5. They've had forever to work on it. This thing has a history. I might have actually sort of not disliked it if I hadn't known that they had produced virtually the same thing in glass not six months earlier. It just seems careless that they haven't developed the design since then except for dropping some bricks in.
6. It's too blank. I have a reputation for loving ornament but some men can do blank well, truly well. Lutyens, for example, and whoever did the back of that church at Rancho de Taos that O'Keefe painted. But this is not the way. This cries out for more development. How many millions are they pouring into this thing? At those prices, the dingbats--and intelligent design--that good classical or Gothic requires aren't really that expensive.
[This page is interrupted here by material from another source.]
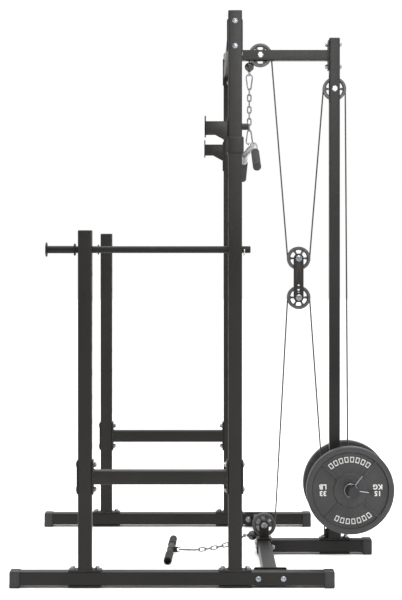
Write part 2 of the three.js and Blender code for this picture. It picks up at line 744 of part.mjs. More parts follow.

6.Regarding the Interior. I actually find this potentially quite intriguing, and a great improvement over the past. The organ-pipe reredos I haven't made my mind up over, though. It's ambitious and more decorative than I would have expected, even if the decoration is a little odd. However, the model is so utterly useless, I'm not really sure what's going on down in the sanctuary. I'll wait and see.